DIRECTIVE → In the records below, find the line with "Keep writing the" and the line with "return finish.shine(0.3)"; return exactly those lines and every line between them.
=== DATASET ENTRIES ===
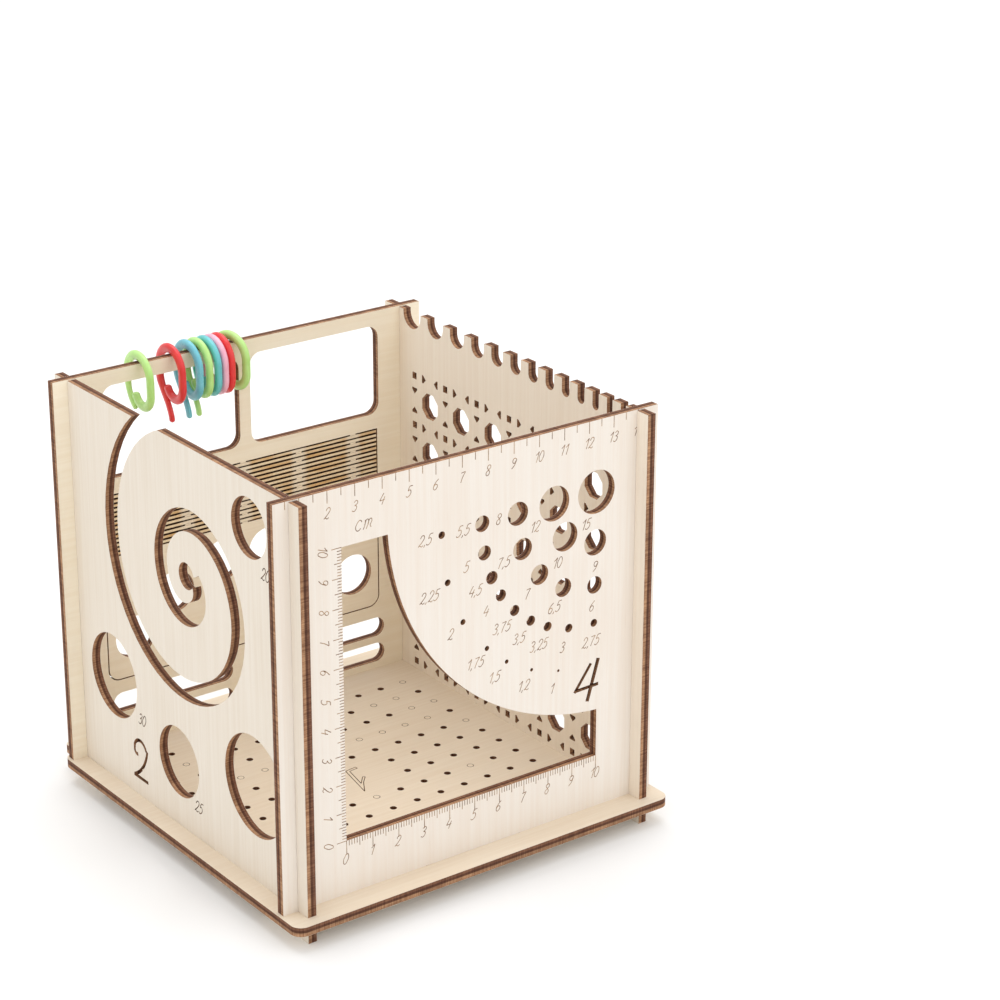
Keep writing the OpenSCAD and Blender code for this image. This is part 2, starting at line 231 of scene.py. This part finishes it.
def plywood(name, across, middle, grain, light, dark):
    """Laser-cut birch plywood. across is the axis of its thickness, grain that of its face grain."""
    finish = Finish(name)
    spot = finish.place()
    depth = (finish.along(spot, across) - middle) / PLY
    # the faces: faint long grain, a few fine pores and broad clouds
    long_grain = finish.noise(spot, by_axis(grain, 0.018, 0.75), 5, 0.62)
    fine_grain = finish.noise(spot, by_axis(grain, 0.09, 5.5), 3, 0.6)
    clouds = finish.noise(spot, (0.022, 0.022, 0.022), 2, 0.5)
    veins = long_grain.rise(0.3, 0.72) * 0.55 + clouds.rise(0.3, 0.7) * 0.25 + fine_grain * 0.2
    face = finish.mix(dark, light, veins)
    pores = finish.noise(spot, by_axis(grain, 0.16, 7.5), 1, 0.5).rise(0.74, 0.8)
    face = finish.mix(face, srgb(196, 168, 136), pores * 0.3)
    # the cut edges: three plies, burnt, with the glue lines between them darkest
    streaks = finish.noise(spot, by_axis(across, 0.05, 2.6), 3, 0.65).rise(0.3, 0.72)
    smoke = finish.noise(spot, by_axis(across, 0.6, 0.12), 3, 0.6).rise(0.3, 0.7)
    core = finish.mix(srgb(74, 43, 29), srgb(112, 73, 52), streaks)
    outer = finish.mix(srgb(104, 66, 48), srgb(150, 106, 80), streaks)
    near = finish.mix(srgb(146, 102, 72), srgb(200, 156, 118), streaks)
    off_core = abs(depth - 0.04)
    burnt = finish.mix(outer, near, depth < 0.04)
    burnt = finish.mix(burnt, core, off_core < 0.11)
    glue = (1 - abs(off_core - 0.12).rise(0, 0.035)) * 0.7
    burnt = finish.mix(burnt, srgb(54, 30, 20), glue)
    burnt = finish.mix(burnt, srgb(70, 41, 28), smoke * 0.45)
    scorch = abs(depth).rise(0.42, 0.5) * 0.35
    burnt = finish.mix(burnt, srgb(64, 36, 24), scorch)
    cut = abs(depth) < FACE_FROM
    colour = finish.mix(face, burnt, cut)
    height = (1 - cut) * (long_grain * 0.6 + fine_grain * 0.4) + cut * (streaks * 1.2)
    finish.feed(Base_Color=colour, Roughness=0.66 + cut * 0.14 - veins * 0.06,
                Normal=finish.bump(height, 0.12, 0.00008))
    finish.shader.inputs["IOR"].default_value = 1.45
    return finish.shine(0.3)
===
=== DATASET ENTRIES ===
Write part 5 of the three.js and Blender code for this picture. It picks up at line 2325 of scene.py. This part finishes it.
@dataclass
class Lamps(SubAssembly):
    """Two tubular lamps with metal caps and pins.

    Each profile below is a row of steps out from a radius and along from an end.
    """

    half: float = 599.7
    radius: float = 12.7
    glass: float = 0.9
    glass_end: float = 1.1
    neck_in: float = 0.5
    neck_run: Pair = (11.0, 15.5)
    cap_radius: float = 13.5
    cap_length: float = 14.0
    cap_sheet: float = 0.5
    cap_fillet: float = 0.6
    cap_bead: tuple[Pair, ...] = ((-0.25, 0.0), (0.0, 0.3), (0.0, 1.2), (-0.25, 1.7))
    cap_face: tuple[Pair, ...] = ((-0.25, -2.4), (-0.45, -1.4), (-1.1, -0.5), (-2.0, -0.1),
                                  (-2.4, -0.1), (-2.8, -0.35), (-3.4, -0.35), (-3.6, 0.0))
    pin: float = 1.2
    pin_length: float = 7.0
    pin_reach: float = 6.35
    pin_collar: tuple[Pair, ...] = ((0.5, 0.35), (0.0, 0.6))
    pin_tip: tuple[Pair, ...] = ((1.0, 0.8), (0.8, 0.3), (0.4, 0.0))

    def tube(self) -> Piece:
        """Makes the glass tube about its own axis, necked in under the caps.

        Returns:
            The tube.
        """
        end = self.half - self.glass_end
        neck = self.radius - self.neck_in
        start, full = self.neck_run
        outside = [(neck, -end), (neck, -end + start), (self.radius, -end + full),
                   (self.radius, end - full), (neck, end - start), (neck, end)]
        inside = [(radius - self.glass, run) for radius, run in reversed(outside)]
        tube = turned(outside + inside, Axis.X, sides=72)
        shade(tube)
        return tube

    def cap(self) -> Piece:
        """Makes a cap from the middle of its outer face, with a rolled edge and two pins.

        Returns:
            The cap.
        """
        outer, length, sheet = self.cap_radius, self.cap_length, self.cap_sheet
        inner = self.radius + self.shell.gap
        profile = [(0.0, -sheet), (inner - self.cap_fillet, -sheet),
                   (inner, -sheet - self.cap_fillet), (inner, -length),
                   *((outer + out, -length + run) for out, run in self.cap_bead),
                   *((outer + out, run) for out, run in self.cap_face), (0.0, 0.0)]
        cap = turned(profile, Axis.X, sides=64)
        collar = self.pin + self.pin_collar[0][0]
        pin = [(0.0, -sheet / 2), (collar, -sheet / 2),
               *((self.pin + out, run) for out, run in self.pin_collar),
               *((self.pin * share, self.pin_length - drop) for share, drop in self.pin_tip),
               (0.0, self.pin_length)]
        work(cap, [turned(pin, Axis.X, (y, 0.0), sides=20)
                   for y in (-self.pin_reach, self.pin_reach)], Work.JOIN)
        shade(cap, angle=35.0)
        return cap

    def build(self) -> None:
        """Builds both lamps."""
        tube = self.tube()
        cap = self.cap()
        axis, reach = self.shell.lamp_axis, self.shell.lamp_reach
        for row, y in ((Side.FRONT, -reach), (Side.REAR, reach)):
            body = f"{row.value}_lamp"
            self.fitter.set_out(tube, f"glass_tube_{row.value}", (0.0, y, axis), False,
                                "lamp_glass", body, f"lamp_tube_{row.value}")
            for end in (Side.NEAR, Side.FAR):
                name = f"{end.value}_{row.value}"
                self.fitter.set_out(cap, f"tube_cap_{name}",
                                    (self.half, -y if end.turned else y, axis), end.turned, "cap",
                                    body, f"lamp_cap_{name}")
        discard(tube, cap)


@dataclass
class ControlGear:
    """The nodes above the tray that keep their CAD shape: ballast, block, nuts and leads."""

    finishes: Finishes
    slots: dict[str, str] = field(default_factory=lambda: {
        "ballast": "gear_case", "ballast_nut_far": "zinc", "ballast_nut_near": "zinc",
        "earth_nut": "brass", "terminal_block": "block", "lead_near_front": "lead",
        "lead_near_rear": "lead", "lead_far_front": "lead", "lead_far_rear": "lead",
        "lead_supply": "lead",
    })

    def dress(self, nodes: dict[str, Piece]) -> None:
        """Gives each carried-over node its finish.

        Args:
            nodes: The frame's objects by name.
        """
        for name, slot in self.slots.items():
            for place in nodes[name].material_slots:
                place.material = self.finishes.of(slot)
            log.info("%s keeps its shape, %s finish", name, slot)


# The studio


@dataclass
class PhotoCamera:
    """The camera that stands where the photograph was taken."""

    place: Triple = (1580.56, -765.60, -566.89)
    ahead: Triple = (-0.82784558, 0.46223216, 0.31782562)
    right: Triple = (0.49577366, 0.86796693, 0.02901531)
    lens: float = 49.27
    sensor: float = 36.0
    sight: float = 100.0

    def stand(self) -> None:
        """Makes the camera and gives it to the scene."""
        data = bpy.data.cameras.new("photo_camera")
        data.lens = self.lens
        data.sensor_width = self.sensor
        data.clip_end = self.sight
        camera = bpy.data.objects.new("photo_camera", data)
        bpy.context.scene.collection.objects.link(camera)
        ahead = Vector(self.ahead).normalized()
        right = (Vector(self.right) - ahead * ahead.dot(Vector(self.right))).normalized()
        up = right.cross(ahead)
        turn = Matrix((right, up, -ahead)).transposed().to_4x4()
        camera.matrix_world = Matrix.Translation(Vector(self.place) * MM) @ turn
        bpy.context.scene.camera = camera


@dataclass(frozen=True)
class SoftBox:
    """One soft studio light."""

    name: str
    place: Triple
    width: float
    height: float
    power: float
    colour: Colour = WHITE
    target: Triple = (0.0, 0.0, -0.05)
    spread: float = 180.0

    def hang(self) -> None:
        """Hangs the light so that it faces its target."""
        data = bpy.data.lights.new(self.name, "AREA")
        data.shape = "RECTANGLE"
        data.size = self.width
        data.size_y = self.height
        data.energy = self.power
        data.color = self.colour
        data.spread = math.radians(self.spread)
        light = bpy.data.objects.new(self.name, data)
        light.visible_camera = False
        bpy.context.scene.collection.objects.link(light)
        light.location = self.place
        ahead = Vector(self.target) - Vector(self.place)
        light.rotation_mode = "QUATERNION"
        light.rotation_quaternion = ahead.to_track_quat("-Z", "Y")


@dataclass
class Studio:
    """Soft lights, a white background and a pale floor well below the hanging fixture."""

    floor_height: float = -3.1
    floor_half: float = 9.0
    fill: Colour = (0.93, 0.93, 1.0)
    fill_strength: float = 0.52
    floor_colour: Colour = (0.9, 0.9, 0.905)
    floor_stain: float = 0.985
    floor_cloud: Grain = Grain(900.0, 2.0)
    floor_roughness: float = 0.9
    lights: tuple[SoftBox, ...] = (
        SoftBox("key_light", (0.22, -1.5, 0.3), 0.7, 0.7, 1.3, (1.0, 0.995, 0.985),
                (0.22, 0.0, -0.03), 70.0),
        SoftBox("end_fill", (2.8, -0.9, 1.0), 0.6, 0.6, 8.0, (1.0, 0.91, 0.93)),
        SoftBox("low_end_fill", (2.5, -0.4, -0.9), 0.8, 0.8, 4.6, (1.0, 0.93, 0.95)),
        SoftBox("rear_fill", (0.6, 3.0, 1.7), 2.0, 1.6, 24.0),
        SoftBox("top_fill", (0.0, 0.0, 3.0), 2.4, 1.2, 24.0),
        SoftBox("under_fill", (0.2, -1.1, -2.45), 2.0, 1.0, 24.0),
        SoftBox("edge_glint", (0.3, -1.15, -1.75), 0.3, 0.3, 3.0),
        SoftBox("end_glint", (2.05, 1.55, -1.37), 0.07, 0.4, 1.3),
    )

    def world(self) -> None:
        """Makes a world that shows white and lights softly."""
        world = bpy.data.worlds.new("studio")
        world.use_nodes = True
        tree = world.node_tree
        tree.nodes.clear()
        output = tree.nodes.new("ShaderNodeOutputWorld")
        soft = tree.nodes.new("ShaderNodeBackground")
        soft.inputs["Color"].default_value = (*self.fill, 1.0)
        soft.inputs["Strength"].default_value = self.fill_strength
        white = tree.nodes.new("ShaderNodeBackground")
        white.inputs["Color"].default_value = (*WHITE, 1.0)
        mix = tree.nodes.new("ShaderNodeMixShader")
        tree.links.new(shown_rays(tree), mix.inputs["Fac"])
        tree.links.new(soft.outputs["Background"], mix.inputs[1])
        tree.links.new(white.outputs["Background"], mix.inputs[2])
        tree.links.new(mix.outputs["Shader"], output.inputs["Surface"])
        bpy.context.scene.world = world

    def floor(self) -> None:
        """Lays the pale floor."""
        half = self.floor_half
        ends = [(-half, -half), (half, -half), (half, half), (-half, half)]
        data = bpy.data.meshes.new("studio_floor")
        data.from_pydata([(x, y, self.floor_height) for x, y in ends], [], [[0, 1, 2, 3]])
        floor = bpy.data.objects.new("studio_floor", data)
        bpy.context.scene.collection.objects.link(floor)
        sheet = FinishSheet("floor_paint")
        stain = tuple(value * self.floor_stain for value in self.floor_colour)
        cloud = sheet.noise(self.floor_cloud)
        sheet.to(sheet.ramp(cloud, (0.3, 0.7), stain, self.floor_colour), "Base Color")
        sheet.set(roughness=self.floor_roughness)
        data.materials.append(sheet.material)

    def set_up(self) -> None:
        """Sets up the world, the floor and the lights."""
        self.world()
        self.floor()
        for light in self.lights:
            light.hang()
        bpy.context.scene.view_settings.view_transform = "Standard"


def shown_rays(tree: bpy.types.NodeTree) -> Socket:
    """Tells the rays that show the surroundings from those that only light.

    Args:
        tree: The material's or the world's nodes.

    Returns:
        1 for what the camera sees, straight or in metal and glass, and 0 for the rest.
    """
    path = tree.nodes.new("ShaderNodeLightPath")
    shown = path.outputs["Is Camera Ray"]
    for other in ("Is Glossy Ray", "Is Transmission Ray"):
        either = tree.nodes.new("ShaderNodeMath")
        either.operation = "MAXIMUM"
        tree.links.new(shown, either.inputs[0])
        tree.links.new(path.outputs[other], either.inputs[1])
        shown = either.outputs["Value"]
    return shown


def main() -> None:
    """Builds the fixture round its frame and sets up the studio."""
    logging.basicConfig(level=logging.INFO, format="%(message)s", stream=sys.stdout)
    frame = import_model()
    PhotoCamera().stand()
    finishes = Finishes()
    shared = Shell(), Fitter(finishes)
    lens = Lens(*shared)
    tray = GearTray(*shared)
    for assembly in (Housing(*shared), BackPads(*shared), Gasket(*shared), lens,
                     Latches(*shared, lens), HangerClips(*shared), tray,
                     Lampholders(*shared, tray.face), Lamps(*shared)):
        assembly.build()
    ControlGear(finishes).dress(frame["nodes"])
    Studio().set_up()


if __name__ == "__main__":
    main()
===
EXERCISE OUTPUT →
Keep writing the OpenSCAD and Blender code for this image. This is part 2, starting at line 231 of scene.py. This part finishes it.
def plywood(name, across, middle, grain, light, dark):
    """Laser-cut birch plywood. across is the axis of its thickness, grain that of its face grain."""
    finish = Finish(name)
    spot = finish.place()
    depth = (finish.along(spot, across) - middle) / PLY
    # the faces: faint long grain, a few fine pores and broad clouds
    long_grain = finish.noise(spot, by_axis(grain, 0.018, 0.75), 5, 0.62)
    fine_grain = finish.noise(spot, by_axis(grain, 0.09, 5.5), 3, 0.6)
    clouds = finish.noise(spot, (0.022, 0.022, 0.022), 2, 0.5)
    veins = long_grain.rise(0.3, 0.72) * 0.55 + clouds.rise(0.3, 0.7) * 0.25 + fine_grain * 0.2
    face = finish.mix(dark, light, veins)
    pores = finish.noise(spot, by_axis(grain, 0.16, 7.5), 1, 0.5).rise(0.74, 0.8)
    face = finish.mix(face, srgb(196, 168, 136), pores * 0.3)
    # the cut edges: three plies, burnt, with the glue lines between them darkest
    streaks = finish.noise(spot, by_axis(across, 0.05, 2.6), 3, 0.65).rise(0.3, 0.72)
    smoke = finish.noise(spot, by_axis(across, 0.6, 0.12), 3, 0.6).rise(0.3, 0.7)
    core = finish.mix(srgb(74, 43, 29), srgb(112, 73, 52), streaks)
    outer = finish.mix(srgb(104, 66, 48), srgb(150, 106, 80), streaks)
    near = finish.mix(srgb(146, 102, 72), srgb(200, 156, 118), streaks)
    off_core = abs(depth - 0.04)
    burnt = finish.mix(outer, near, depth < 0.04)
    burnt = finish.mix(burnt, core, off_core < 0.11)
    glue = (1 - abs(off_core - 0.12).rise(0, 0.035)) * 0.7
    burnt = finish.mix(burnt, srgb(54, 30, 20), glue)
    burnt = finish.mix(burnt, srgb(70, 41, 28), smoke * 0.45)
    scorch = abs(depth).rise(0.42, 0.5) * 0.35
    burnt = finish.mix(burnt, srgb(64, 36, 24), scorch)
    cut = abs(depth) < FACE_FROM
    colour = finish.mix(face, burnt, cut)
    height = (1 - cut) * (long_grain * 0.6 + fine_grain * 0.4) + cut * (streaks * 1.2)
    finish.feed(Base_Color=colour, Roughness=0.66 + cut * 0.14 - veins * 0.06,
                Normal=finish.bump(height, 0.12, 0.00008))
    finish.shader.inputs["IOR"].default_value = 1.45
    return finish.shine(0.3)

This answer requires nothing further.